→ **Work to complete**
Only the run of lines from the one containing "obj.matrix_world = Matrix.Identity(4)" through the last line should be returned, exactly as written.

* START Dataset extract *

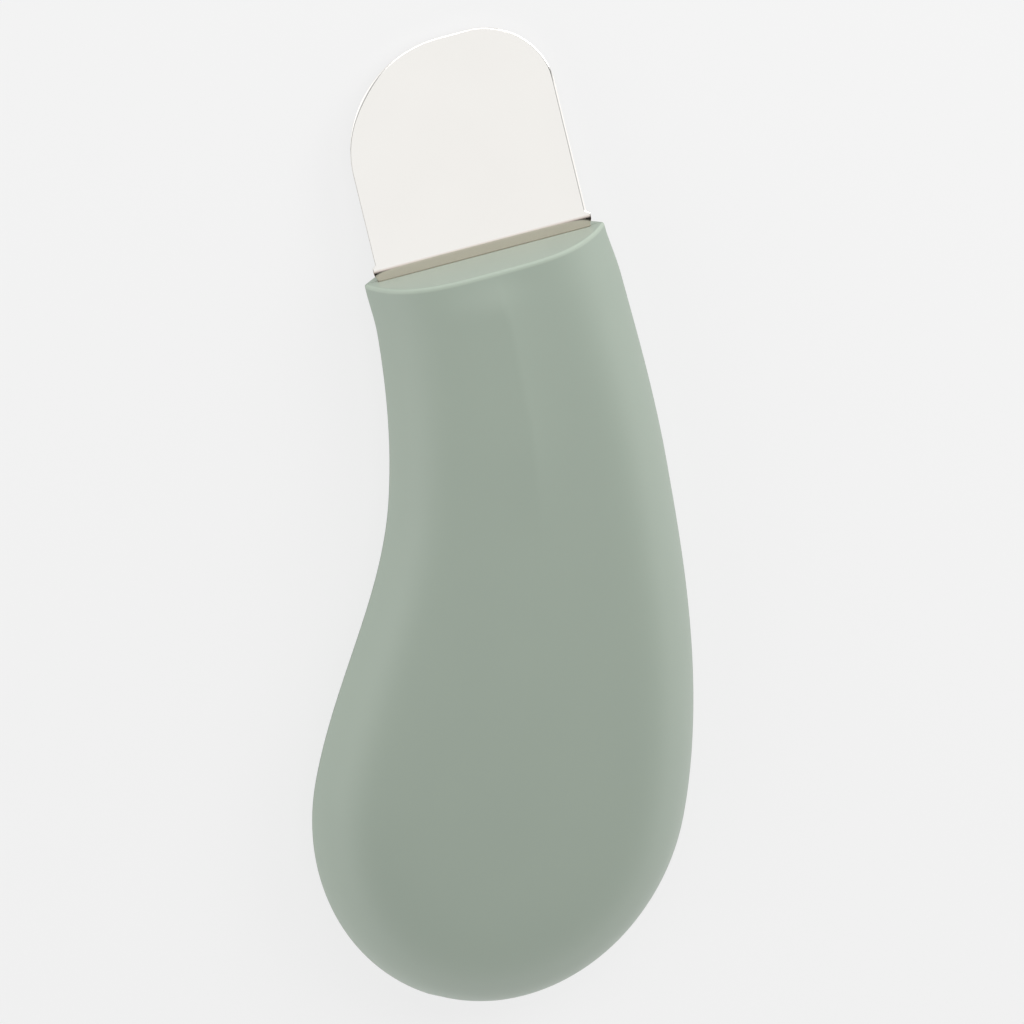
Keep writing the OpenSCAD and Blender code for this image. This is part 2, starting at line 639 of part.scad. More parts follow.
// Blade with its tang: rings of six points, from the tail of the tang to the tip. The outer pair
// lies on the outline p and the lower pair on q, which the ground bevel sets in.
widen_l = 0.3;                                // length in which the tang widens to the root
bend_steps = 4;
corner_steps = 8;
function pair(half, y) = [[-half, y], [half, y]];
function corner(k, d) = let (a = 90 * k / corner_steps, l = corner_left_r - d, r = corner_right_r - d)
    [[corner_left_r - blade_w / 2 - l * cos(a), blade_l - corner_left_r + l * sin(a)],
        [blade_w / 2 - corner_right_r + r * cos(a), blade_l - corner_right_r + r * sin(a)]];
function leaned(p, t, a) = let (r = bend_mid_r + t)
    [p[0], root_out + r * sin(a) + p[1] * cos(a), r * cos(a) - bend_mid_r - p[1] * sin(a)];
function ring(p, q, a) = let (top = blade_t / 2, low = bevel_t - top)
    [leaned(p[0], top, a), leaned(p[1], top, a), leaned(p[1], low, a),
        leaned(q[1], -top, a), leaned(q[0], -top, a), leaned(p[0], low, a)];
module blade() color(steel) place() difference() {
    flat = [[tail_w, -tang_l], [tang_w, tail_l - tang_l], [tang_w, -root_in],
        [root_w, widen_l - root_in], [root_w, 0]];
    rings = [
        for (f = flat) let (p = pair(f[0] / 2, f[1] - root_out)) ring(p, p, 0),
        for (k = [0:bend_steps]) let (p = pair(root_w / 2 + ear, 0)) ring(p, p, blade_lean * k / bend_steps),
        ring(pair(blade_w / 2, ear_l), pair(blade_w / 2 - bevel_w, ear_l), blade_lean),
        for (k = [0:corner_steps]) ring(corner(k, 0), corner(k, bevel_w), blade_lean)];
    e = 6 * (len(rings) - 1);
    polyhedron([for (r = rings) each r], concat(
        [for (i = [0:len(rings) - 2], k = [0:5]) let (a = 6 * i + k, b = 6 * i + (k + 1) % 6)
            each [[b, a, a + 6], [b, a + 6, b + 6]]],
        [[0, 1, 2, 5], [5, 2, 3, 4], [e + 5, e + 2, e + 1, e], [e + 4, e + 3, e + 2, e + 5]]));
    clamp_places() rod(grommet_neck_r, -over, over);
}

// Silicone sleeve in the end wall, with a flange behind it
module blade_seal() color(silicone) place() difference() {
    union() {
        translate([0, -(slot_in + seal_back) / 2, 0])
            block(slot_w, slot_in - seal_back, -slot_h / 2, slot_h / 2);
        translate([0, -(end_wall + root_in) / 2, 0])
            block(throat_w, end_wall - root_in, -slot_h / 2, slot_h / 2);
        translate([0, -end_wall - seal_flange / 2, 0])
            block(throat_w, seal_flange, -slot_h / 2 - seal_flange, slot_h / 2 + seal_flange);
    }
    block(root_w, 2 * root_in, -blade_t / 2, blade_t / 2);
    block(tang_w, 2 * tang_l, -blade_t / 2, blade_t / 2);
}

// Clamp of the tang: flanged grommets, a plate across them and two screws
module tang_grommets() color(silicone) place() clamp_places() difference() {
    union() {
        rod(grommet_r, -grommet_z, -blade_t / 2);
        rod(grommet_neck_r, -blade_t / 2, blade_t / 2);
        rod(grommet_r, blade_t / 2, grommet_z);
    }
    rod(hole_r, -grommet_z - over, grommet_z + over);
}
module blade_clamp() color(steel) place() difference() {
    translate([0, -clamp_y, grommet_z]) linear_extrude(clamp_t) stadium(2 * clamp_x + clamp_w, clamp_w);
    clamp_places() rod(hole_r, 0, clamp_z + over);
}
module screw(seat, foot) difference() {
    union() {
        rod(screw_r, foot, seat);
        rod(screw_head_r, seat, seat + screw_head_h);
    }
    for (a = [0, 90]) rotate(a)
        block(2.4 * screw_r, cross_w, seat + screw_head_h / 2, seat + screw_head_h + over);
}
module clamp_screws() color(steel) place() clamp_places() screw(clamp_z, -grommet_z - screw_grip);

// Piezo disc under the tang, and its leads to the board
module transducer_disc() color(cream) place() translate([0, -disc_y, 0]) rod(disc_r, -disc_z, -blade_t / 2);
module transducer_leads() color("firebrick") place() for (v = [-1, 1]) {
    a = [v * lead_x, -disc_y - disc_r / 3, -disc_z - solder_t / 2];
    b = spot(board_at + 2 * solder_r, v * lead_x, -board_z - solder_t / 2);
    wire([a, a - [0, disc_r / 3, lead_sag], b + [0, disc_r / 3, -lead_sag], b], lead_r);
    for (q = [a, b]) translate(q) rod(solder_r, -solder_t / 2, solder_t / 2);
}

// Circuit board, cut out for the charge socket, and its screws
board_inset = wall + board_gap;
function board_edge(i, v) = let (s = station(i, board_at, board_inset))
    middle(s) + v * min(board_w / 2, half_w(s, board_inset)) * across(s);
module circuit_board() color("seagreen") place() difference() {
    translate([0, 0, -board_z]) linear_extrude(board_t)
        polygon([for (i = [0:stations]) board_edge(i, 1), for (i = [stations - 1:-1:0]) board_edge(i, -1)]);
    board_screw_places() rod(hole_r, -over, over);
    at(handle_l) block(socket_w + 2 * notch_gap, 2 * (socket_end + notch_gap), -over, over);
}
module board_screws() color(steel) place() board_screw_places() screw(board_z, -board_z - screw_grip);

// Drive electronics
module control_chip() color(black) place() at(chip_at, -chip_x) {
    pitch = chip_l / (chip_pins + 1);
    block(chip_l, chip_w, board_z + chip_h / 8, board_z + chip_h);
    for (k = [1:chip_pins], v = [-1, 1])
        translate([k * pitch - chip_l / 2, v * (chip_w / 2 + pitch / 4), 0])
            block(pitch / 2, pitch / 2, board_z, board_z + chip_h / 2);
}
module step_up_coil() color([0.25, 0.25, 0.27]) place() at(drive_at, -drive_x) {
    rod(coil_r, board_z, board_z + coil_end_t);
    rod(coil_r - coil_end_t / 2, board_z + coil_end_t, board_z + coil_h - coil_end_t);
    rod(coil_r, board_z + coil_h - coil_end_t, board_z + coil_h);
}
module smoothing_capacitor() color([0.2, 0.22, 0.3]) place()
    at(drive_at, drive_x, board_z + cap_r) rotate([90, 0, 0]) rotate_extrude()
        polygon([[0, -cap_l / 2], [cap_r, -cap_l / 2], [cap_r, cap_l * 0.25], [cap_r * 0.9, cap_l * 0.28],
            [cap_r, cap_l * 0.31], [cap_r, cap_l / 2], [0, cap_l / 2]]);
module drive_transistors() color(black) place() for (v = [-1, 1]) at(drive_at, v * drive_x) {
    block(driver_w, driver_l, -board_z - driver_h, -board_z);
    for (k = [-1:1]) translate([k * driver_w / 3, driver_l / 2 + driver_h / 4, 0])
        block(driver_w / 8, driver_h / 2, -board_z - driver_h / 3, -board_z);
}

// Switch under the board, its plunger and the button
switch_z = -board_z - switch_h;
module tact_switch() color(black) place() at(button_at) difference() {
    union() {
        block(switch_w, switch_w, switch_z, -board_z);
        for (x = [-1, 1], y = [-1, 1]) translate([x * (switch_w + switch_leg) / 2, y * switch_w / 3, 0])
            block(switch_leg, switch_leg, -board_z - switch_leg, -board_z);
    }
    rod(plunger_r + plunger_gap, switch_z - over, switch_z + plunger_in + button_travel + plunger_gap);
}
module switch_plunger() color("white") place() at(button_at)
    rod(plunger_r, button_in_z, switch_z + plunger_in);
dish_steps = 5;
module button_cap() color(sage) place() at(button_at) {
    face = flat_z + button_back;
    dish = [for (k = [0:dish_steps]) let (q = k / dish_steps)
        [q * (button_r - 2 * button_edge), face + button_dish * (1 - q * q)]];
    rotate_extrude() polygon(concat(dish, [[button_r - button_edge, face], [button_r, face + button_edge],
        [button_r, flange_z], [flange_r, flange_z], [flange_r, button_in_z], [0, button_in_z]]));
}

// Mode lights and the clear guide that carries their light out
module mode_lights() color("white") place() light_places()
    block(light_l, light_l / 2, -board_z - light_h, -board_z);
module light_guide() color([0.9, 0.95, 0.95]) place() {
    at(light_mid) block(guide_w, guide_l, seat_z, seat_z + guide_t);
    light_places() rod(light_r, flat_z + window_back, -board_z - light_h - part_gap);
}

// Battery on its pad, and its leads, plug and socket
plug_z = board_z + plug_lift + plug_h / 2;
module battery() color([0.75, 0.76, 0.78]) place() at(battery_at, 0, pad_z)
    linear_extrude(battery_t) rounded(battery_w, battery_l, battery_r);
module battery_pad() color(black) place() at(battery_at)
    block(battery_w - 2 * battery_r, battery_l - 2 * battery_r, board_z, pad_z);
module battery_socket() color(cream) place() at(plug_at, plug_x) difference() {
    block(plug_w + 2 * plug_shell, plug_l, board_z, plug_z + plug_h / 2 + plug_shell);
    translate([0, -plug_l / 2, 0]) block(plug_w, 2 * plug_in, plug_z - plug_h / 2, plug_z + plug_h / 2);
}
module battery_plug() color("white") place() at(plug_at, plug_x)
    translate([0, plug_in - plug_l, 0]) block(plug_w, plug_l, plug_z - plug_h / 2, plug_z + plug_h / 2);
module battery_leads() color("firebrick") place() for (v = [-1, 1]) {
    out = concat(along(plug_at), 0);
    in = concat(along(battery_at), 0);
    a = spot(plug_at, plug_x + v * lead_pitch, plug_z) + (1.5 * plug_l - plug_in) * out;
    b = spot(battery_at, plug_x + v * lead_pitch, plug_z) - battery_l / 2 * in;
    wire([a, a + lead_pitch * out, b - lead_pitch * in, b], lead_r);
}

// Charge socket in the butt: metal shell, tongue and silicone ring
module charge_socket() color(steel) place() at(handle_l) {
    difference() {
        socket_bar(socket_w, socket_h, socket_back, socket_end);
        socket_bar(socket_w - 2 * socket_wall, socket_h - 2 * socket_wall, 0, socket_end - socket_wall);
    }
    for (v = [-1, 1]) to_side(v)
        translate([socket_w / 2 - socket_wall, socket_end - 1.5 * tab_l, -board_z - socket_wall])
            cube([tab_w + socket_wall, tab_l, socket_wall]);
}
module socket_tongue() color(black) place() at(handle_l) {
    base = socket_end - socket_wall;
    socket_bar(socket_w - 2 * socket_wall, socket_h - 2 * socket_wall, base - tongue_base, base);
    translate([-tongue_w / 2, socket_back + tongue_back, -tongue_t / 2 - socket_low])
        cube([tongue_w, base - socket_back - tongue_back, tongue_t]);
}
module socket_seal() color(silicone) place() at(handle_l) difference() {
    socket_bar(port_w, port_h, socket_back + socket_seal_in, socket_back + socket_seal_in + socket_seal_l);
    socket_bar(socket_w, socket_h, 0, socket_end);
}

front_shell();
rear_shell();
blade();
blade_seal();
tang_grommets();
blade_clamp();
clamp_screws();
transducer_disc();
transducer_leads();
circuit_board();
board_screws();
control_chip();
step_up_coil();
smoothing_capacitor();
drive_transistors();
tact_switch();
switch_plunger();
button_cap();
mode_lights();
light_guide();
battery();
battery_pad();
battery_leads();
battery_socket();
battery_plug();
charge_socket();
socket_tongue();
socket_seal();
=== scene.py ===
import math

import bmesh
import bpy
from mathutils import Matrix, Vector


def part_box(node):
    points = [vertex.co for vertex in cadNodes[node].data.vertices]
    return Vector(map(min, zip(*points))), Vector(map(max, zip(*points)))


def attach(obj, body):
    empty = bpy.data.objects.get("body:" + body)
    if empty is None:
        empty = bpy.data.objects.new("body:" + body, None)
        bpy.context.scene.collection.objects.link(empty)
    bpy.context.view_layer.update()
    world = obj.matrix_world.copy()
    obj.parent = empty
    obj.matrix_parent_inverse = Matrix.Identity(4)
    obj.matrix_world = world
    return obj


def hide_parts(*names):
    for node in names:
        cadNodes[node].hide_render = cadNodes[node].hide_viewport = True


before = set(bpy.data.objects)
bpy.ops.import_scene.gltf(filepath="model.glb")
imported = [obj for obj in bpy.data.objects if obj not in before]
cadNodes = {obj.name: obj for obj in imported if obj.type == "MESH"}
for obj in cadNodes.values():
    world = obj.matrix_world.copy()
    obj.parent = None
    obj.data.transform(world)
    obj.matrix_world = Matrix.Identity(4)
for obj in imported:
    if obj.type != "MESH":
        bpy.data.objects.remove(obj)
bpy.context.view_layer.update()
scene = bpy.context.scene
mm = 0.001
print("frame loaded:", len(cadNodes), "nodes")


def feed(tree, place, value):
    if isinstance(value, Wire):
        tree.links.new(value.socket, place)
    else:
        place.default_value = value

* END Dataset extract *

→ **Result**
    obj.matrix_world = Matrix.Identity(4)
for obj in imported:
    if obj.type != "MESH":
        bpy.data.objects.remove(obj)
bpy.context.view_layer.update()
scene = bpy.context.scene
mm = 0.001
print("frame loaded:", len(cadNodes), "nodes")


def feed(tree, place, value):
    if isinstance(value, Wire):
        tree.links.new(value.socket, place)
    else:
        place.default_value = value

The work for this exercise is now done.